Produced, edited, and copyrighted by
Professor Brent S. Rushall, San Diego State University
Volume 6, Number 3: February 12, 2001


Dear Brent:

The following is today's chapter in yet another tiresome debate on I am only sending it to you because you may not have yet seen the quoted journal articles:

Subject: Swimming Technique & Shoulder Injury
Date: 09 February, 2000

Finally got the full text copies of the new articles on impingement in front crawl swimming from my medical library. [Yanai, Hays, & Miller. (2000). Shoulder impingement in front-crawl swimming: I A method to identify impingement. Medicine and Science in Sports and Exercise, 32, 21-29; and Yanai & Hay. (2000). Shoulder impingement in front--crawl swimming: II Analysis of stroking technique. Medicine and Science in Sports and Exercise, 32, 30-40.

These are complex papers and I will, over the next few days, try to explain the research and conclusions described in these articles. Some of the more important findings are as follows:

  1. Impingement (in a group of 11 male collegiate varsity swimmers) was present in all swimmers, for a mean of 25% of the total stroke time. But, it was not present in all phases of all strokes. In some stroke cycles in all swimmers, no impingement was present at all. This indicates that impingement is a function of technique and that technique may be modified to avoid impingement, which is felt to be the major cause of serious shoulder injuries in swimming.
  2. As a function of total impingement time, 40% of total impingement time was at hand entry and catch, 40% was during recovery, and only 20% was during the actual "pull" phase of the stroke. During recovery and pull, impingement was largely a result of internal rotation (counterclockwise orientation of the right hand during recovery and pull and clockwise orientation of the left hand during recovery and pull). Thus, close to 60% of impingement could be avoided simply by avoiding or reducing internal rotation during recovery and pull. As I have suggested elsewhere, this may be achieved by (1) a straight arm over the water recovery with thumb forward, rather than downward or (2) a more traditional bent elbow recovery, but with the recovering hand immediately "feathered" to a thumb forward position upon exit from the water. Additionally, during catch and pull, the thumb should be kept slightly forward (toward the direction of the head) of the little finger at all times.

With regard to the 40% of impingement that occurs at the time of hand entry and initial catch, here is what the authors had to say:

"At, and shortly after, arm entry, the hand is subject to resistive forces from the water. A swimmer is accustomed to having a complete elevation of the shoulder during this period so that he can reach well forward to "catch the water." Such an arm position causes the fluid force exerted on the hand to generate a large moment about the shoulder joint because of the long moment arm associated with that arm position. This large moment tends to elevate the arm forcibly to, or beyond, the maximum active elevation angle. Such a forcible elevation of the arm might generate a large compressive force on the subacromial structure, with accompanying shoulder pain caused by impingement (Note: This is the same position used for the "impingement test" described by Neer and Welch" [Neer & Welch. (1977). The shoulder in sports. Orthop Clin North Am, 8, 583-591.

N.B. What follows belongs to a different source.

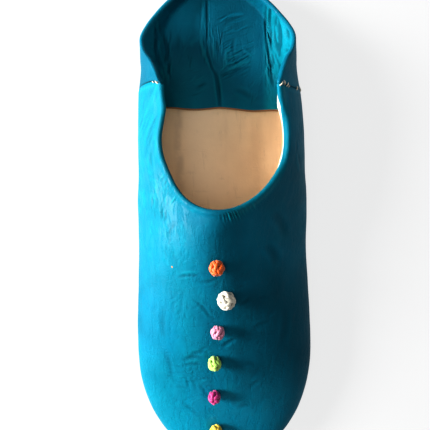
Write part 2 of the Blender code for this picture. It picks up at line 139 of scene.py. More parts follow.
# Creases, each a bent line from one place to another. across and along: millimetres from the middle
# of the shoe in plan. bend: sideways bow as a share of its length. depth and width in millimetres;
# a negative depth is a raised line.
Crease = namedtuple("Crease", "across along to_across to_along bend depth width")
VAMP_CREASES = (
    Crease(-20.6, -18.8, -10.6, -17.2, 0.05, 0.26, 0.7),
    Crease(-10.8, -20.0, -1.5, -17.5, -0.10, 0.26, 0.75),
    Crease(-19.0, -16.6, -10.0, -15.7, 0.08, -0.16, 0.6),
    Crease(-12.0, -30.8, -6.6, -37.4, 0.06, 0.24, 0.7),
    Crease(-9.4, -34.2, -3.8, -39.8, -0.05, 0.20, 0.65),
    Crease(-14.5, -29.0, -9.0, -35.5, 0.08, 0.15, 0.8),
    Crease(-1.2, -54.6, 5.4, -49.5, 0.06, 0.34, 1.0),
    Crease(0.4, -52.0, 6.6, -48.0, 0.06, -0.20, 0.8),
    Crease(-20.6, -62.6, -10.6, -60.0, 0.10, 0.26, 1.1),
    Crease(-17.4, -60.2, -8.0, -56.6, 0.12, 0.22, 1.0),
    Crease(-21.5, -66.0, -12.0, -63.5, 0.08, 0.16, 1.0),
    Crease(-20.5, -71.0, -18.5, -77.5, 0.15, 0.13, 0.8),
    Crease(-16.5, -73.0, -14.8, -79.0, 0.12, 0.11, 0.8),
    Crease(-12.5, -76.0, -9.5, -84.0, 0.10, 0.14, 1.0),
    Crease(12.0, -78.5, 17.5, -74.5, 0.05, 0.16, 1.1),
    Crease(8.0, -33.5, 13.5, -29.5, 0.06, 0.18, 1.0),
    Crease(14.0, -46.0, 22.0, -43.0, 0.08, 0.16, 1.2),
    Crease(9.0, -64.0, 16.0, -66.5, 0.10, 0.14, 1.1),
    Crease(-24.0, -26.0, -25.5, -42.0, 0.06, 0.08, 1.1),
    Crease(-19.5, -24.0, -21.0, -38.0, 0.07, 0.07, 0.9),
    Crease(-28.5, -34.0, -29.5, -52.0, -0.05, 0.12, 1.4),
    Crease(-30.0, -58.0, -27.0, -74.0, 0.08, 0.12, 1.4),
    Crease(-24.5, -2.0, -20.0, 8.0, 0.10, 0.15, 1.4),
    Crease(-32.0, 30.0, -29.5, 44.0, 0.05, 0.14, 1.2),
    Crease(-35.0, 36.0, -31.0, 52.0, -0.05, 0.12, 1.2),
    Crease(20.0, -5.0, 26.0, -16.0, 0.10, 0.18, 2.0),
    Crease(24.0, 10.0, 31.0, -4.0, 0.06, 0.16, 2.0),
    Crease(30.0, -38.0, 28.0, -58.0, 0.05, 0.12, 1.6),
    Crease(5.5, -91.0, 13.0, -89.0, 0.10, 0.12, 1.2),
    Crease(-22.0, -88.0, -15.0, -94.0, 0.12, 0.12, 1.2),
)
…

The above direct research supports my hypothesis (based on anatomical principles) that the "long forward" position in crawl stroke is likely to be a prime contributor to shoulder injury. It is logical to expect that increasing the emphasis on the "long forward" is likely to result in an increased incidence of shoulder injury.

It was stated that "improved balance" could be a mitigating factor. In fact, the opposite is more likely to be the case. Elsewhere in the article the authors noted that increasing the "tilt angle" through lateral bending of the trunk (as occurs, for example during the "loping stroke" head lift and as advocated in a prior publication in the orthopedic literature (Penny & Smith. (1980). Prevention and treatment of swimmer's shoulder. Canadian Journal of Applied Sport Sciences, 5, 195-202), serves to lessen impingement forces associated with the forward reach. By assuming a perfectly flat and balanced position in the water, and - especially - combined with a position in which the recovering hand is carried forward of the head at the same time the lead hand is still fully outstretched in the water, tilt angle will be MINIMIZED and impingement force will be MAXIMIZED.

How to resolve the above facts with the reports elsewhere on this newsgroup that such "front quadrant swimming" serves to, in fact, reduce rather than increase incidence of shoulder injury is a paradox for which I see no obvious explanation.